A day later, and it was the local elections. Labour did badly. "Theresa on the march...May on course for general election landslide...Labour buried in their own backyard!" went the Daily Mail front page. By and large, this was the consensus. The other story was that UKIP voters (yes, all of them) would drift neatly over to the Tories. All May had to do was avoid contact with human flesh, not mention fields of wheat, and the plebs would vote her in.

Thankfully, some people kept their cool and released the Labour manifesto instead. Libertines fans started singing Corbyn's name, and everything changed.

Labour Party supporters rally in the lead-up to local elections
Labour Party supporters rally in the lead-up to local elections (Steve Eason)

It changed because the Labour campaign was insurgent, and it promised to upend the political consensus in Britain. It motivated all sorts of people. "I like [Corbyn] a lot...he has been saying the same thing for 30 years," a former UKIP voter told a focus group a week before polling day. The Huffington Post reported that Labour could enjoy a late surge in support from UKIP voters because of Corbyn's growing popularity. The campaign was remarkably successful in overriding the Leave/Remain divide and pulling in layers of disenfranchised voters from all places. It showed it could be done.

FAST FORWARD a year, and it's hardly surprising that people want a repeat of the general election campaign in local elections. The ultimate prize for these contests was not going to be fundamental change, but Labour might have hoped to significantly deepen the crisis for the Tories by wiping them out in London and elsewhere. This didn't happen, and the Tories have held on, although their losses across London, looked at objectively, do increase their problems.

Masking these problems for the Tories, though, is the fact that they did take Barnet. This has been quickly blamed on Corbyn and anti-Semitism. Some caution is needed here. In the Barnet ward with one of the largest Jewish communities--Golders Green--Labour won marginally more votes than in 2014, although their share of the vote is probably down.
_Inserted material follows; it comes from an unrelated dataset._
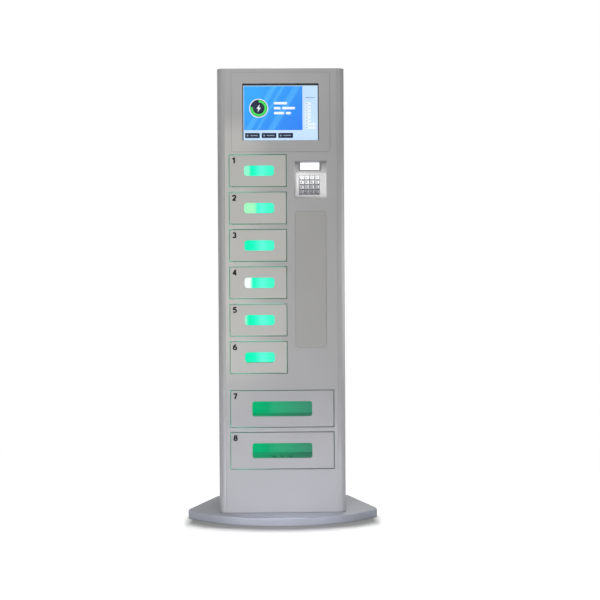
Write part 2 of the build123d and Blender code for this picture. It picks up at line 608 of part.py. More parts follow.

It would be surprising if the anti-Semitism allegations had no effect whatsoever, but the results in Barnet are not radically different from those in other areas where the Tories did okay. This suggests more general factors are also at play.

Local elections are not midterms as some people like to make out. Mobilizing the people required for a left election victory was always going to be tough in this contest. At the general election, it was clear to most people that a Labour victory would have meant a sudden and dramatic political shift, the biggest in most people's lifetimes. That's powerful, and it gets people out of the door. To accomplish such a feat in local elections is going to take more than a message that focuses on striking a blow against the Tories. Important as that is, it's not the same as saying you'll overturn decades of neoliberalism overnight.

For local elections to feel insurgent, you need concrete answers to the burning issues people face in their areas. For most people when it comes to local elections, that means cuts: to arts, to care, to transport, to parks, to libraries, to swimming pools and so on. It means privatizations and sell-offs too. Lots of councils--Labour and Tory--are now contemplating selling off parks to private-sector parasites so they can charge people to access space that's always been free.

MY LABOUR council recently sold our leisure facilities to a company called "Better." My kids used to have an "active card" that cost a small amount per month but gave them unlimited access to sports classes and facilities. Better took over, and all parents were told that their children would now only get one free class and the rest would be chargeable. The result of this: poorer kids do less sport; Better increase their profits. This is not uncommon, and it presents a jarring contradiction between the aspirations of ordinary people as expressed last year and the reality of most Labour councils on offer. A well-organized Momentum campaign doesn't change that.

Labour's national message has been good and clear. Their response to Windrush [a scandal caused by the Tory government's crackdown on undocumented people that has affected tens of thousands of immigrants who arrived in the UK legally between 1948 and 1971, but without paperwork to prove it] has been brilliant. But this alone does not translate into the local election success many had hoped for.

To change this dynamic would require a united commitment by Labour councils in conjunction with the leadership to radically alter politics in the way the party promised last June. Local politics can do this, and it might mean a commitment to fight the Tories over cuts, end the sell-off of assets and services, get big business out of local government, better social housing in the wake of Grenfell and so on. The scale of reversal needed from years of passivity in local politics is not on the radar of most Labour candidates.

But the material conditions that created the general election result have only deepened and sharpened since last June. There has been Grenfell, the collapse of Carillion, growing in-work and out-of-work poverty and the Windrush scandal to name a few. It is key for the left inside and outside of Labour to provide a clear response to this situation that takes aim at the Tories and the 1 Percent.

That has not been changed by the local election results. On the basis of these results the Tories would lose seats in a general election. Remember how different that is to a year ago today when May's landslide was a given. Things have shifted and her crisis lumbers on. But we know that for our side the awfulness of the Tories alone is not enough of a motivating factor. We have to win people with a commitment to smash the status quo that has delivered so much misery to ordinary people.